Deuxième méthode : la masse de la charpente de Notre-Dame
La seconde méthode part de la masse totale de la charpente. Cette charpente était constituée de 1300 chênes pour une masse totale estimée à 1 000 tonnes. La pouvoir calorifique d’un bois comme le chêne est de 17 à 20 MJ/kg. Ici, on retiendra 17,5 MJ/kg, comme dans l’Eurocode feu.
La charpente correspondait donc à une masse calorifique totale d’environ 17 500 000 MJ. Si on suppose, comme précédemment que, sur un feu majeur de charpente qui dure 4 heures environ, le paroxysme a duré environ une heure et qu’il a consumé la moitié de la masse combustible, on a donc une puissance moyenne pendant la phase de paroxysme de 1 800 MW.
Ces deux estimations sont remarquables. D’une part, elles sont très proches, eu égard à la précision des méthodes d’estimation. Elles sont sans aucun doute très prudentes par rapport au pic de puissance sur 15 minutes, qui a pu atteindre le double voire le triple.

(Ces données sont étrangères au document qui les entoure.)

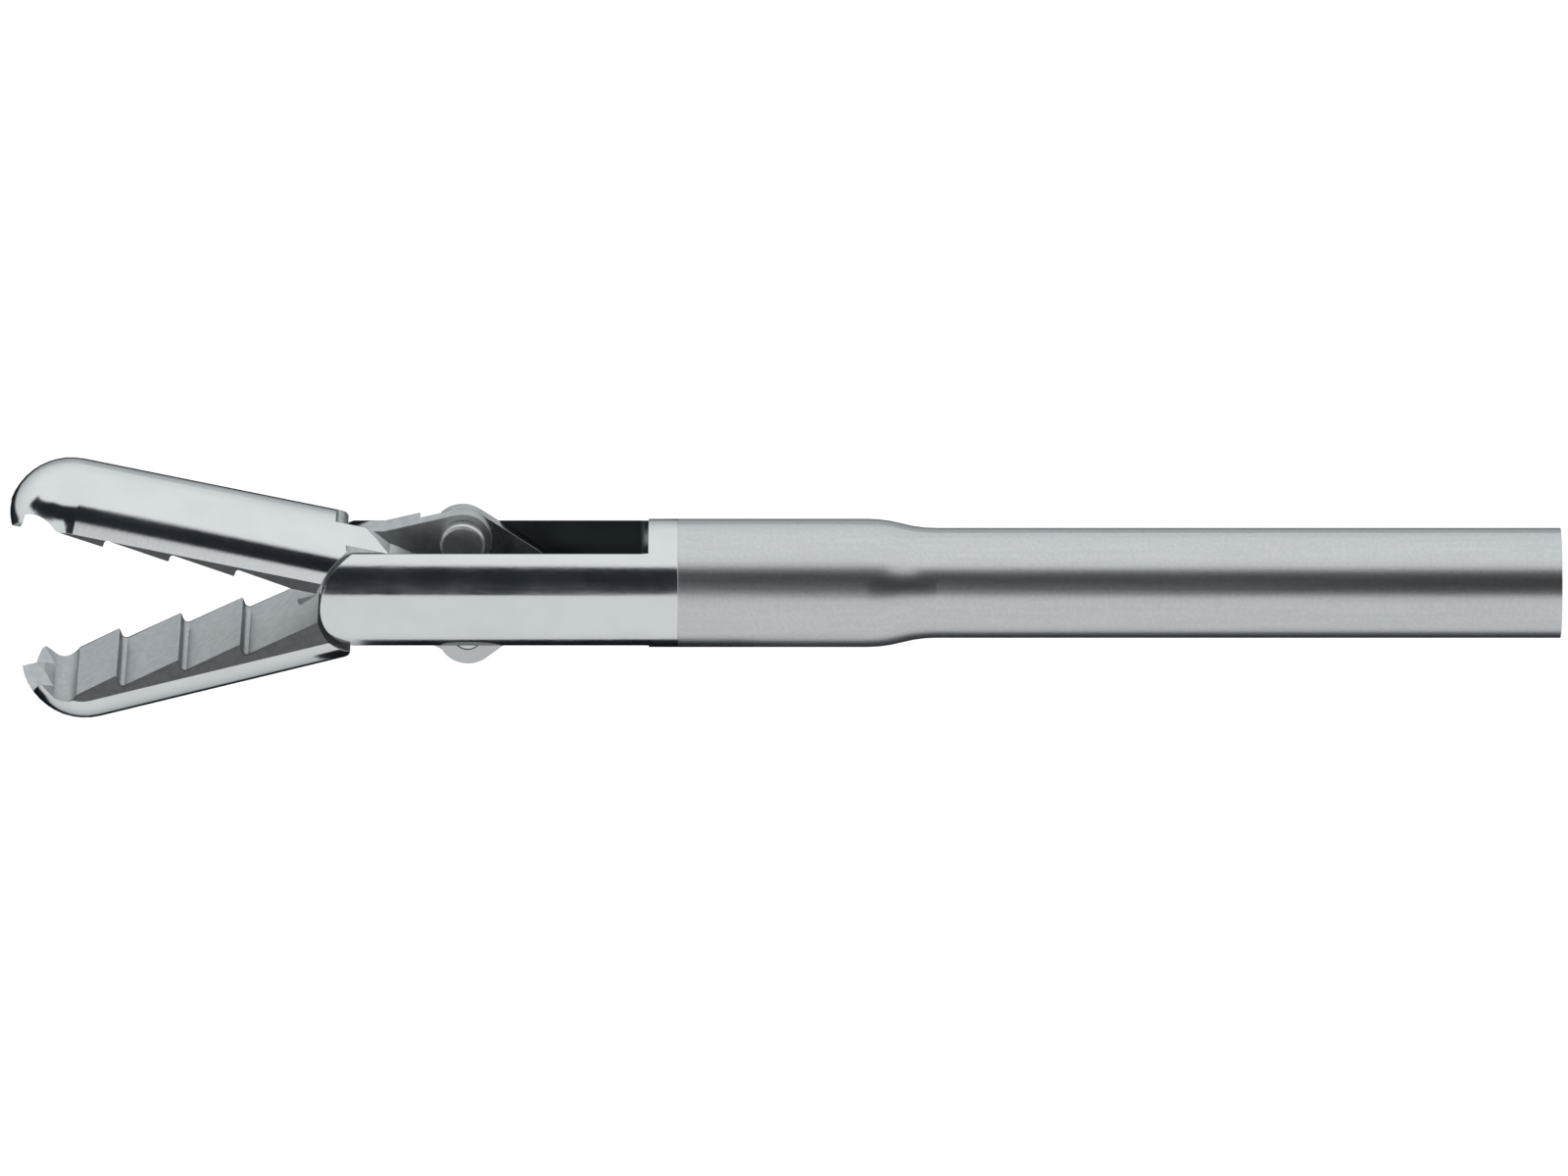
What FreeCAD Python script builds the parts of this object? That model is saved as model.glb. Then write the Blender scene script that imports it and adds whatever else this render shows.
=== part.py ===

En tout état de cause, pour fixer les idées, on peut retenir une puissance de l’ordre de 2 000 MW sur un plateau d’une heure. D’autre part, ce sont des puissances considérables. À titre d’exemple, un feu d’appartement dépasse rarement les 2 à 5 MW lors d’un embrasement généralisé, et pour le dimensionnement des tunnels routiers, on retient 30 MW pour un poids-lourd, 200 MW pour un poids lourd citerne d’essence.
Le potentiel de refroidissement de l’eau
Ces valeurs sont aussi à mettre en regard de la capacité de l’eau à refroidir un incendie. L’objet n’est pas ici de raisonner de manière fine sur les différents modes d’action de l’eau en cas d’incendie, mais de s’intéresser uniquement à son potentiel de refroidissement par évaporation.
La chaleur latente d’évaporation de l’eau est de 2,4 MJ/kg, et une lance standard de pompier délivre 500 litres par minute, soit 8,3 kg/s. Ainsi une lance standard, en supposant que la totalité de l’eau est évaporée, mais en négligeant le puits de chaleur correspondant au réchauffage de l’eau avant évaporation, est capable d’abattre la puissance d’un feu de 20 MW environ.
Ceci est une estimation très optimiste de l’efficacité d’une lance, puisqu’en fait, une grande partie (la majorité) de l’eau ruisselle au sol et n’est donc pas mobilisée dans le processus d’évaporation.
En tout état de cause, en retenant ce chiffre très optimiste, on voit que pour espérer éteindre un feu développé de l’ampleur de celui de la charpente de Notre-Dame, il faudrait établir plus de 120 lances à efficacité parfaite, et il serait raisonnable de quadrupler ce chiffre pour tenir compte de l’efficacité réelle.
Cependant, d’une part l’établissement de 120 lances est opérationnellement non pertinent, pour de nombreuses raisons qui sont hors de propos de détailler ici, et d’autre part l’hypothèse que toute l’eau serait vaporisée est très exagérée. En réalité, une grande quantité d’eau ruisselle ce qui diminue fortement leur efficacité, mais aussi mettrait en danger le bâtiment par les quantités d’eaux infiltrées.
Notre-Dame : un incendie hors norme
En conclusion, on peut retenir que le feu de la charpente de Notre-Dame est tout à fait hors norme en termes de puissance atteinte, et que, une fois un incendie pleinement développé établi dans une telle charpente, il n’est pas possible de le maîtriser sans attendre la baisse naturelle de puissance liée à l’affaiblissement du combustible.
C’est donc pour cela que, dans un incendie de cette ampleur, il est indispensable d’établir une stratégie de défense des points stratégiques en acceptant de faire « la part du feu » sur les parties déjà en embrasement généralisé.
Face au sinistre qui nous a tous surpris par sa soudaineté et son intensité, je tiens enfin à saluer le courage et le professionnalisme dont ont fait preuve les soldats du feu : les calculs scientifiques et hypothèses formulés ici soulignent les difficultés auxquelles ils ont dû faire face, et ne doivent pas faire oublier qu’ils ont risqué leur vie pour sauver l’édifice qui est, grâce à eux, encore debout aujourd’hui.